In general, the methodology seems reasonable, but it would have been interesting to see how the ML approach compares with a standard NLP approach where ontology-based information extraction is performed on the tweets in order to link key concepts to the information in the ontologies. There are plenty of techniques for this kind of work, which should at least be mentioned in the related work. It would also be useful to evaluate separately the different stages of the methodology: for example, how well does the Zemanta-based concept enrichment work? A few words about how this approach resolves the ambiguity issues mentioned, would be useful here (at the end of Section 3).
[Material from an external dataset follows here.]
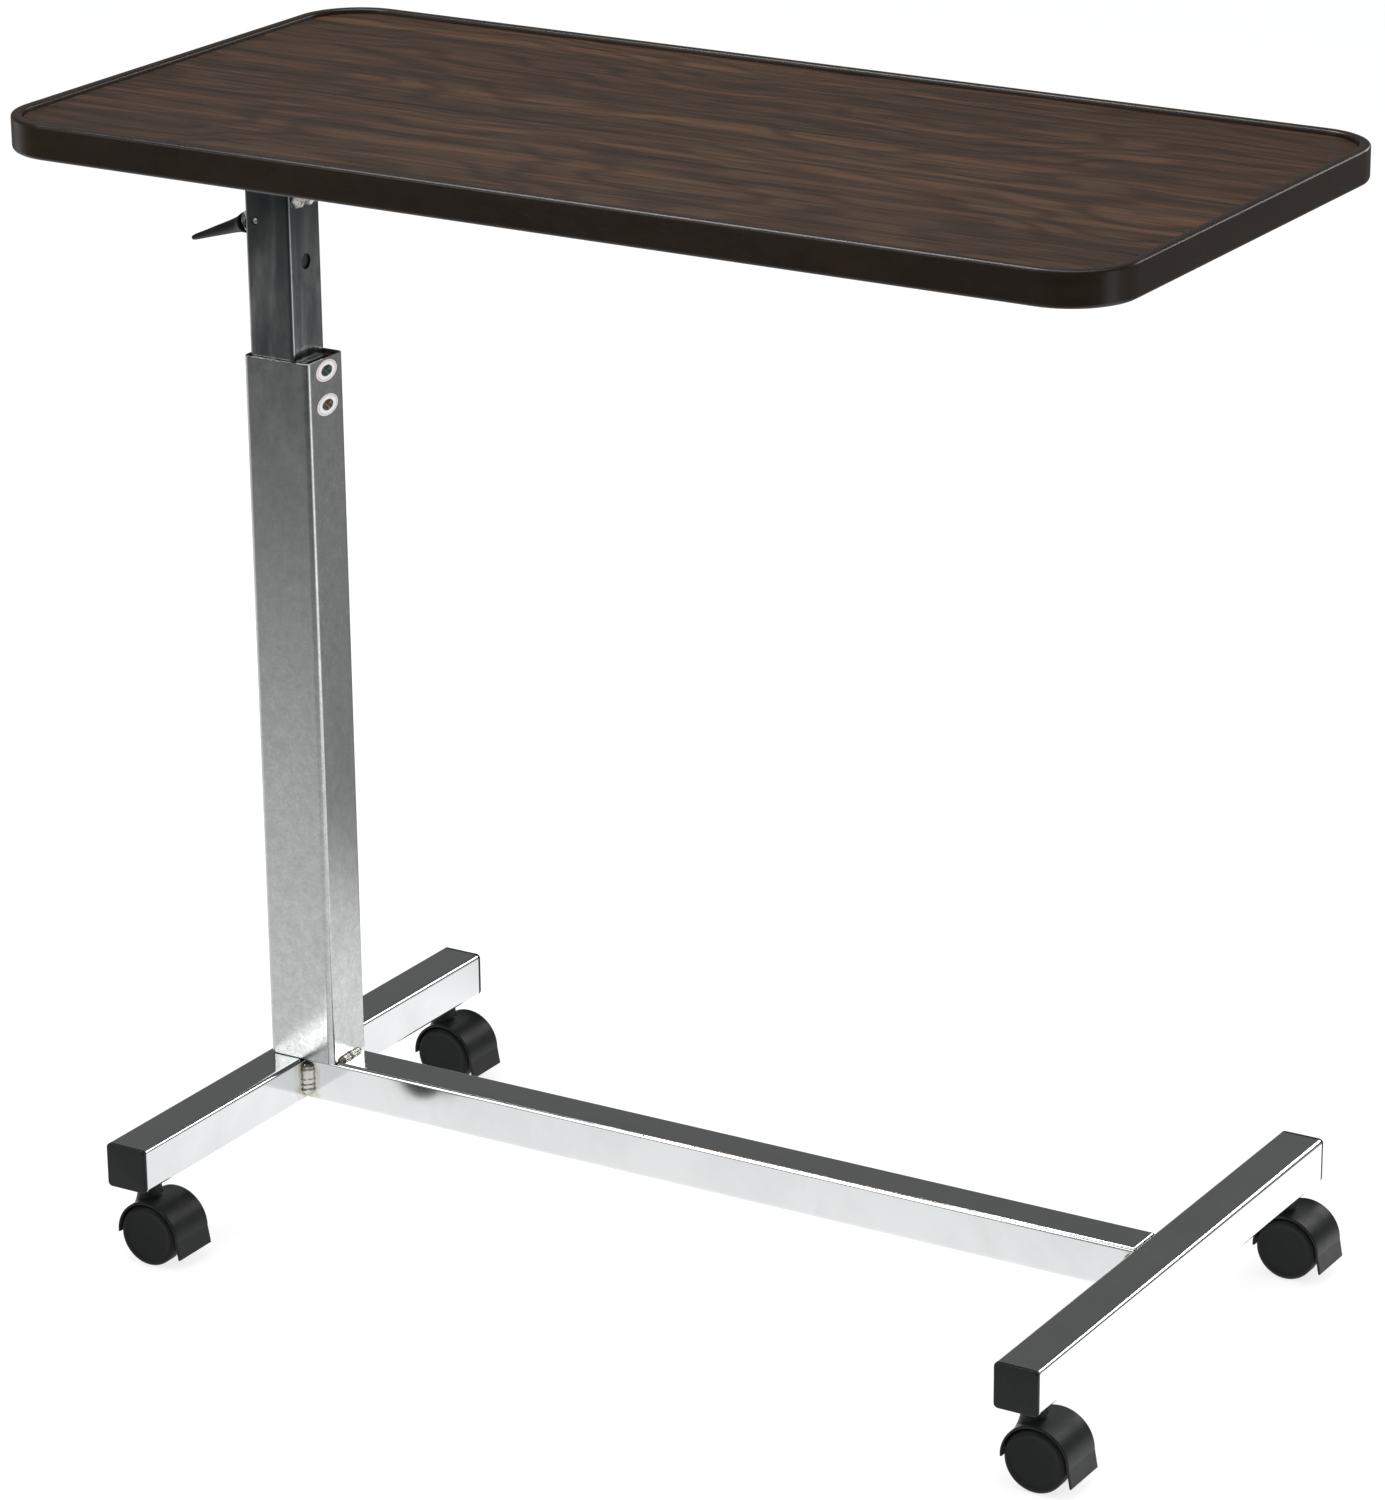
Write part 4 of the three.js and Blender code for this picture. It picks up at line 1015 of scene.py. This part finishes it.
mast_low, mast_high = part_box("mast_tube")
mast_middle = middle("mast_tube")
mast_bore = mast_high.y - mast_low.y - 2 * TUBE_WALL
mast_steel = steel_finish(
    "mast_steel", (0.29, 0.335, 0.345, 1), (0.57, 0.58, 0.56, 1), 0.15, 0.26, mast_middle.x, mast_bore,
    MAST_SHADED_FROM)
pin_middle = middle("lever_pin")
extent = size("mast_tube")
mast_blank = square_tube("z", mast_middle, extent.x, extent.y, MAST_EDGE, TUBE_WALL, extent.z)
stop_hole = rod("x", (mast_high.x, 0, STOP_HOLE_Z), STOP_HOLE_RADIUS, 5 * MM)
lever_slot = lofted_bar(
    "x", (mast_low.x, 0, LEVER_SLOT_Z), [(*LEVER_SLOT, -3 * MM), (*LEVER_SLOT, 3 * MM)])
pin_hole = rod("y", pin_middle, PIN_HOLE, extent.y + 4 * MM)
mast_mesh = drilled(mast_blank, stop_hole, lever_slot, pin_hole)
stand_in("mast_tube", mast_mesh, mast_steel)
coat("mast_glide", grey_nylon)
coat("piston_rod_block", grey_nylon)

low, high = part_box("mast_weld")
corner = Vector((low.x, low.y, high.z))
run = Vector((0, high.y - low.y, 0))
bead = weld_bead(corner, run, Vector((1, 0, 0)), Vector((0, 0, -1)), MAST_BEAD_LEG, 9.0)
stand_in("mast_weld", bead, plated_weld, even=False)

# ---- Release lever -----------------------------------------------------------------------------
# A pressed steel arm on a cross pin, with a tapered black plastic grip pushed over it. The grip
# flares into a collar against a thin bright washer.
LEVER_DROOP = math.radians(20)
GRIP_PROFILE = [
    (5.9, 0.0), (6.6, 0.3), (6.75, 0.9), (6.5, 1.8), (5.9, 3.2), (5.35, 5.2), (4.85, 8.0),
    (4.35, 12.0), (3.95, 17.0), (3.5, 23.0), (3.0, 29.0), (2.6, 34.0), (2.25, 39.0), (1.9, 43.6),
    (1.5, 45.6), (0.8, 46.4), (0.2, 46.6)]
GRIP_FLATTEN = 1.5
GRIP_START = 19 * MM
ARM_ROOM = (4.2 * MM, 8.8 * MM, 0.4 * MM)
WASHER_PROFILE = [(6.7, -0.6), (7.0, -0.4), (7.0, 0.4), (6.7, 0.6)]
PIN_RADIUS = 2 * MM

lever_turn = Matrix.Rotation(-(math.pi / 2 + LEVER_DROOP), 4, "Y")
pivot = Vector((pin_middle.x, 0, pin_middle.z))


def lever_place(distance):
    """A point on the lever's line, that far from the pivot."""
    return pivot + Vector((-distance * math.cos(LEVER_DROOP), 0, -distance * math.sin(LEVER_DROOP)))


def lever_form(profile, start, flatten, socket_depth):
    """A turned form along the lever with a flat socket for the arm."""
    outline = [(radius * MM, along * MM) for radius, along in profile]
    form = turned_form(outline, squash=flatten, segments=64)
    ends = [(*ARM_ROOM, -socket_depth), (*ARM_ROOM, socket_depth)]
    mesh = drilled(form, lofted_bar("z", (0, 0, 0), ends))
    mesh.transform(Matrix.Translation(lever_place(start)) @ lever_turn)
    return mesh


grip_mesh = lever_form(GRIP_PROFILE, GRIP_START, GRIP_FLATTEN, 19 * MM)
stand_in("lever_grip", grip_mesh, cap_plastic)
washer_mesh = lever_form(WASHER_PROFILE, GRIP_START - 1 * MM, 1.0, 2 * MM)
stand_in("lever_washer", washer_mesh, zinc_plate)
coat("lever_arm", zinc_plate)
pin_half = size("lever_pin").y / 2
pin_profile = [
    (PIN_RADIUS - 0.8 * MM, -pin_half), (PIN_RADIUS - 0.2 * MM, 0.3 * MM - pin_half),
    (PIN_RADIUS, 0.8 * MM - pin_half), (PIN_RADIUS, pin_half - 0.8 * MM),
    (PIN_RADIUS - 0.2 * MM, pin_half - 0.3 * MM), (PIN_RADIUS - 0.8 * MM, pin_half)]
stand_in("lever_pin", turned_form(pin_profile, "y", pin_middle, 32), zinc_plate)

# ---- Beam, its caps, the cross straps and the screws under the top -----------------------------
# A square steel tube carries the top from the mast; flat tube straps across it are screwed to the
# board. All of it is hidden from above by the top.
BEAM_EDGE = 3 * MM
STRAP_EDGE = 1.5 * MM
STRAP_WALL = 1.2 * MM
CRIMP_LENGTH = 28 * MM
CRIMP_HEIGHT = 0.4                   # height of a crimped end against the rest
CRIMP_STEEPNESS = 2.5
CRIMP_CUTS = 23
SCREW_OFFSET = 110 * MM
STRAP_HOLE = 2.5 * MM
SCREW_HEAD = [(3.0, 0.0), (3.9, 0.35), (4.4, 1.0), (4.5, 1.6), (4.5, 2.5), (2.0, 2.5)]
THREAD_RADIUS = 2 * MM
THREAD_ROOT = 1.7 * MM
THREAD_PITCH = 0.8 * MM
THREAD_START = 7 * MM                # over the lowest point of the head
THREAD_MARGIN = 12 * MM              # head, plain neck and point together
CROSS_ARMS = ((4.4 * MM, 0.9 * MM), (0.9 * MM, 4.4 * MM))

extent = size("support_beam")
beam = square_tube("x", middle("support_beam"), extent.y, extent.z, BEAM_EDGE, TUBE_WALL, extent.x)
stand_in("support_beam", beam, chrome_plate)

for node, sign in (("beam_cap_column", -1), ("beam_cap_far", 1)):
    low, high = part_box(node)
    outer_end = high.x if sign > 0 else low.x
    section = high.y - low.y
    plug = section - 2 * TUBE_WALL - PLUG_SLACK
    sections = [
        (plug - 1 * MM, 1.5 * MM, -13 * MM), (plug, PLUG_CORNER, -12.2 * MM), (plug, PLUG_CORNER, -2 * MM),
        (section - 0.4 * MM, BEAM_EDGE, -2 * MM), (section, BEAM_EDGE, -1.8 * MM),
        (section, BEAM_EDGE, -0.8 * MM), (section - 0.5 * MM, BEAM_EDGE, -0.25 * MM),
        (section - 1.6 * MM, BEAM_EDGE - 0.6 * MM, 0)]
    squares = [(wide, wide, corner, sign * along) for wide, corner, along in sections]
    cap = lofted_bar("x", (outer_end, 0, middle(node).z), squares)
    stand_in(node, cap, cap_plastic)


def crimped(mesh, node):
    """The strap with both ends pressed flatter against the board."""
    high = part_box(node)[1]
    form = bmesh.new()
    form.from_mesh(mesh)
    long_edges = [edge for edge in form.edges if edge.calc_length() > CRIMP_LENGTH]
    bmesh.ops.subdivide_edges(form, edges=long_edges, cuts=CRIMP_CUTS)
    for corner in form.verts:
        reach = (abs(corner.co.y) - (high.y - CRIMP_LENGTH)) / CRIMP_LENGTH
        press = 1 - (1 - CRIMP_HEIGHT) * min(max(CRIMP_STEEPNESS * reach, 0), 1)
        corner.co.z = high.z - (high.z - corner.co.z) * press
    form.to_mesh(mesh)
    form.free()
    return mesh


def screw_form(node):
    """A pan-head wood screw that points upwards, with a cross recess in its head."""
    low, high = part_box(node)
    shaft = [(radius * MM, low.z + along * MM) for radius, along in SCREW_HEAD]
    for turn in range(int((high.z - low.z - THREAD_MARGIN) / THREAD_PITCH)):
        thread_z = low.z + THREAD_START + turn * THREAD_PITCH
        shaft += [(THREAD_RADIUS, thread_z), (THREAD_ROOT, thread_z + THREAD_PITCH / 2)]
    shaft += [(1.6 * MM, high.z - 4 * MM), (0.2 * MM, high.z)]
    blank = turned_form(shaft, centre=over(node, 0), segments=32)
    cross = [
        lofted_bar("z", over(node, low.z), [(*arm, 0.2 * MM, -1 * MM), (*arm, 0.2 * MM, 1.4 * MM)])
        for arm in CROSS_ARMS]
    return drilled(blank, *cross)


for strap in ("column", "far"):
    node = strap + "_cross_strap"
    extent = size(node)
    blank = square_tube("y", middle(node), extent.x, extent.z, STRAP_EDGE, STRAP_WALL, extent.y)
    holes = [
        rod("z", middle(node) + Vector((0, sign * SCREW_OFFSET, 0)), STRAP_HOLE, 2 * extent.z)
        for sign in (-1, 1)]
    stand_in(node, drilled(crimped(blank, node), *holes), chrome_plate)
    for side in ("front", "rear"):
        screw = f"{strap}_{side}_screw"
        stand_in(screw, screw_form(screw), zinc_plate)

# ---- Top board, laminate and edge moulding -----------------------------------------------------
# Particle board faced with a walnut-print laminate that has a fine satin grain. A brown vinyl
# moulding is bent round the edge; its lip stands over the laminate and stops things rolling off.
TOP_CORNER = 43 * MM
TOP_CORNER_STEPS = 20
BOARD_SOFT_EDGE = 0.3 * MM
SHEET_EDGE = 0.15 * MM
PILOT_RADIUS = 2.3 * MM
PILOT_LENGTH = 26 * MM

top_low, top_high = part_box("edge_moulding")
top_length = top_high.x - top_low.x
top_width = top_high.y - top_low.y


def top_ring(inset, z):
    """The top's outline, pulled in by inset, at a height."""
    outline = rounded_rectangle(
        top_length - 2 * inset, top_width - 2 * inset, TOP_CORNER - inset, TOP_CORNER_STEPS)
    return [Vector((x, y, z)) for x, y in outline]


def board_finish():
    material, tree, shader, place = start_material("particle_board", Roughness=0.86)
    chips = add_node(tree, "TexVoronoi", {"Vector": place, "Scale": 420.0})
    chip = cut_up(tree, chips.outputs["Color"])["X"]
    brown, tan, pale = (0.2, 0.13, 0.07, 1), (0.36, 0.25, 0.14, 1), (0.5, 0.37, 0.22, 1)
    base = ramp(tree, chip, (0.0, brown), (0.5, tan), (1.0, pale))
    rough_face = stretched_noise(tree, place, (900.0, 900.0, 900.0), 4.0)
    connect(tree, shader, Base_Color=base, Normal=bump(tree, rough_face, 0.5, 0.0004))
    return material


low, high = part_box("top_board")
board_inset = top_high.x - high.x
board_mesh = skin_rings([
    top_ring(board_inset + BOARD_SOFT_EDGE, low.z), top_ring(board_inset, low.z + BOARD_SOFT_EDGE),
    top_ring(board_inset, high.z - BOARD_SOFT_EDGE), top_ring(board_inset + BOARD_SOFT_EDGE, high.z)])
pilots = [
    rod("z", over(f"{strap}_{side}_screw", low.z), PILOT_RADIUS, PILOT_LENGTH)
    for strap in ("column", "far") for side in ("front", "rear")]
stand_in("top_board", drilled(board_mesh, *pilots), board_finish())


def walnut_finish():
    """Plain-sawn walnut: arched growth lines, fine dark pores and reddish streaks along X."""
    material, tree, shader, place = start_material("walnut_laminate", Specular_IOR_Level=0.14)
    drift = stretched_noise(tree, place, (2.6, 7.0, 1.0), 3.0, 0.5)
    where = cut_up(tree, place)
    straight = math_node(tree, "MULTIPLY", where["Y"], 9.0)
    across = math_node(tree, "ADD", straight, math_node(tree, "MULTIPLY", drift, 3.4))
    arches = math_node(tree, "SINE", math_node(tree, "MULTIPLY", across, 26.0))
    fibre = stretched_noise(tree, place, (3.6, 520.0, 1.0), 5.0, 0.65)
    pores = stretched_noise(tree, place, (18.0, 950.0, 1.0), 2.0, 0.55)
    band = stretched_noise(tree, place, (1.2, 64.0, 1.0), 3.0, 0.6)
    dark, mid, red = (0.018, 0.0098, 0.0059, 1), (0.071, 0.039, 0.022, 1), (0.108, 0.0535, 0.0295, 1)
    base = blend_colours(tree, spread(tree, fibre, 0.36, 0.64, 0, 1), dark, mid)
    base = blend_colours(tree, spread(tree, band, 0.48, 0.72, 0, 0.8), base, red)
    base = blend_colours(tree, spread(tree, arches, -0.2, 1, 0.0, 0.55), base, dark)
    pore_mask = spread(tree, pores, 0.56, 0.64, 0, 0.85)
    base = blend_colours(tree, pore_mask, base, (0.007, 0.0045, 0.0035, 1))
    wiped = use_effect(tree, smudges, Place=place, Scale=(5.0, 5.0, 5.0))["Mask"]
    satin = spread(tree, wiped, 0, 1, 0.36, 0.42)
    roughness = math_node(tree, "ADD", satin, spread(tree, fibre, 0.3, 0.7, -0.02, 0.05))
    relief = math_node(tree, "SUBTRACT", fibre, math_node(tree, "MULTIPLY", pore_mask, 0.8))
    normal = bump(tree, relief, 0.12, 0.00008)
    connect(tree, shader, Base_Color=base, Roughness=roughness, Normal=normal)
    return material


low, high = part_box("laminate_sheet")
sheet_inset = top_high.x - high.x
sheet_mesh = skin_rings([
    top_ring(sheet_inset, low.z), top_ring(sheet_inset, high.z - SHEET_EDGE),
    top_ring(sheet_inset + SHEET_EDGE, high.z)])
stand_in("laminate_sheet", sheet_mesh, walnut_finish())


def arc_profile(centre_inset, centre_z, radius, from_degrees, to_degrees, steps=6):
    """Points of a moulding edge as (inset, height) pairs in millimetres."""
    points = []
    for step in range(steps + 1):
        angle = math.radians(from_degrees + (to_degrees - from_degrees) * step / steps)
        points.append((centre_inset - radius * math.cos(angle), centre_z + radius * math.sin(angle)))
    return points


def moulding_form():
    """The moulding's section carried round the top. Heights are over its lower edge."""
    top_z = (top_high.z - top_low.z) / MM
    profile = [(4.0, 0.6), (3.7, 0.1)]
    profile += arc_profile(3.0, 3.0, 3.0, -80, 0)
    profile += [(0.0, 9.0), (0.0, 15.0)]
    profile += arc_profile(1.9, top_z - 1.9, 1.9, 0, 90)
    profile += [(4.0, top_z - 0.01), (5.8, top_z - 0.08), (6.4, top_z - 0.3)]
    profile += [(6.8, top_z - 0.8), (7.0, top_z - 1.6), (7.0, top_z - 3.4)]
    profile += [(6.6, top_z - 3.42), (4.0, top_z - 3.42)]
    rings = [top_ring(inset * MM, top_low.z + rise * MM) for inset, rise in profile]
    return skin_rings(rings, loop_back=True)


def vinyl_finish():
    material, tree, shader, place = start_material("brown_vinyl", Specular_IOR_Level=0.24)
    skin = use_effect(tree, moulded_skin, Place=place, Grain=1500.0)
    rubbed = use_effect(tree, smudges, Place=place, Scale=(9.0, 9.0, 40.0))["Mask"]
    scuff = use_effect(tree, hairlines, Place=place, Scale=(40.0, 40.0, 300.0))["Mask"]
    handled = spread(tree, rubbed, 0, 1, 0, 0.7)
    base = blend_colours(tree, handled, (0.0145, 0.0088, 0.0052, 1), (0.023, 0.0142, 0.0085, 1))
    base = blend_colours(tree, spread(tree, scuff, 0, 1, 0, 0.4), base, (0.06, 0.045, 0.035, 1))
    waves = stretched_noise(tree, place, (22.0, 22.0, 60.0), 2.0)
    normal = bump(tree, skin["Height"], 0.1, 0.0001, bump(tree, waves, 0.25, 0.0006))
    roughness = spread(tree, skin["Patch"], 0.3, 0.7, 0.26, 0.36)
    connect(tree, shader, Base_Color=base, Roughness=roughness, Normal=normal)
    return material


stand_in("edge_moulding", moulding_form(), vinyl_finish())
In section 4.1, I am not quite clear what you mean by "the abstract form of the task"? This section is also a little confusing: while you do refer to a running example, more precise details of the example would be useful here, e.g. showing exactly the set of triples extracted, what you mean by "the surrounding contextual information", examples of the DBPedia concepts extracted, and so on. A little bit more detail in this section, which forms the meat of the work, would not go amiss.
In the evaluation section, I was a little surprised to see that the combination of F1+F2 leads to such an improvement on F1 alone, given that F2 results are so low. Do you have any explanation for this?
The evaluation results look promising, but it would be nice to have seen a slightly more comprehensive evaluation given the lack of existing similar systems to compare with.